None of this is revolutionary. It's useful, it's productive, it could reduce some costs and improve productivity in some aspects of how IT organizations create, manage, and share their information resources internally and with their trusted partners. But the revolutionary aspect of Web services comes from public UDDI directories -- which provide information about, and access to, software programs and services to anyone, anywhere, anytime. Think of it as an interactive combination of google, Lycos, Yahoo, and AltaVista. Or, think of it as eBay on steroids. Or, think about it as a combination of Travelocity, Expedia, and the Web sites of every major airline and hotel in the world, to whom your Web site could send queries to help negotiate and organize the best-priced vacation within some constraints of budget, location, and schedule.

Actually, it doesn't really matter how you think about it because nobody has quite figured out what kind of "killer application" will emerge from this Web services vision.

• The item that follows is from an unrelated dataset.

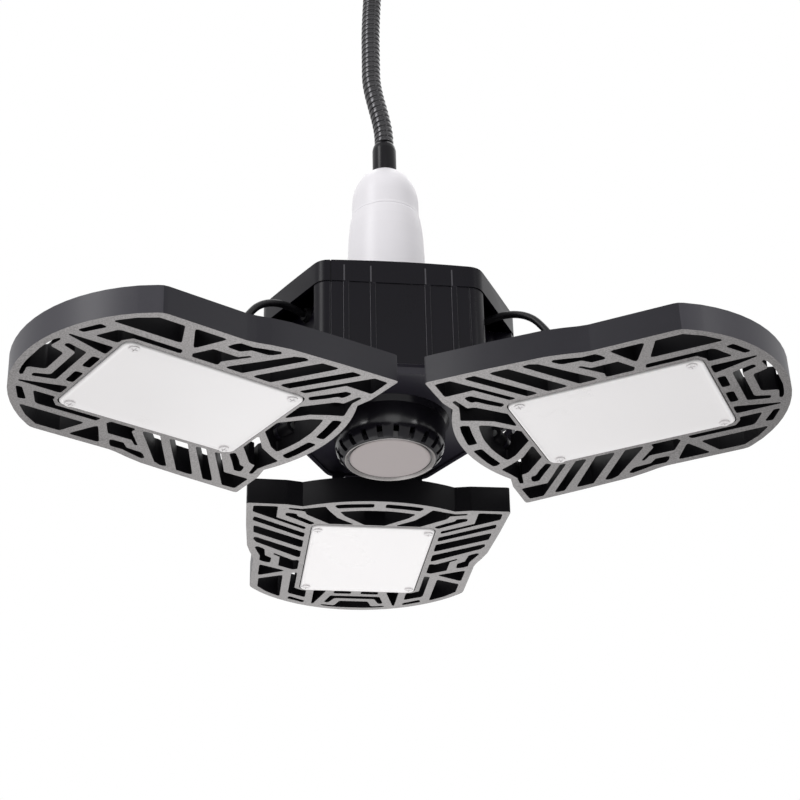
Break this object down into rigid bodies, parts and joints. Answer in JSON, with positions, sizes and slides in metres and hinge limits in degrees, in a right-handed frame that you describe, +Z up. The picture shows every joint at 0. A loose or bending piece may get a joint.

We know that all of the major vendors -- including IBM, Microsoft, Sun, Oracle, etc. -- are not only providing their products and tools in an XML/SOAP/WDSL environment, but are also beginning to provide tools for creating UDDI directories of Web services. We know that various applications and examples of such "public" Web services have been proposed and discussed, but we also know that large, conservative organizations are still worried about issues of security, scalability, interoperability, and so forth. Not only that, but many companies and investors are still licking their wounds from the dot-com hype of a few years ago. So perhaps we won't see any exotic applications or new business models for a while.

Or, maybe this will turn out to be another one of those MP3 revolutions. Maybe the brilliant innovative applications of Web services won't consist of traditional products and services introduced by General Motors and General Mills and General Electric -- maybe, instead, it will be a bizarre little game created by a college dropout, which can be played collaboratively by groups of people all over the world for a penny a game. Maybe it will be a charity organization that figures out how to use a Web services application to link donors and desperate recipients of the small-scale necessities of life -- a pair of socks, a bottle of aspirin, a schoolbook donated by a middle-class family in Idaho to a needy school child in Istanbul.

Maybe -- indeed, quite probably -- it will be something that our generation of middle-aged fuddy-duddies can't even imagine. Our generation tends to look at new technological innovations and ask, "Why?" as we try to find ways to cost-justify and defend the introduction of the innovation to the accountants and managers who run our companies. When shown the new innovation, the younger generation of teenagers and young adults asks, "Why not?" and experiments playfully with the technology to see whether it accomplishes something interesting. And an even younger generation -- the children who are being raised in an era of cell phones and Palm pilots and talking kitchen appliances -- doesn't even intellectualize the merits of a new innovation. Instead, they respond viscerally if the innovation intrigues them, and simply say, "That's cool!"

I certainly believe that Web services will be used in a productive, constructive, eminently businesslike fashion in the next few years by organizations that are simply trying to carry out their existing mode of business more efficiently. But, I also think that the full-scale implementation of Web services will provide the foundation for a revolution almost as comprehensive and far-reaching as the Web was in the mid-1990s. To get an overview of some of the things going on this area, visit http://www.webservices.org and http://www.xmethods.com -- but, perhaps more important, keep an eye on what your kids are doing because they are likely to be the ones who introduce the first tangible products of that revolution, in some area that you haven't paid any attention to at all.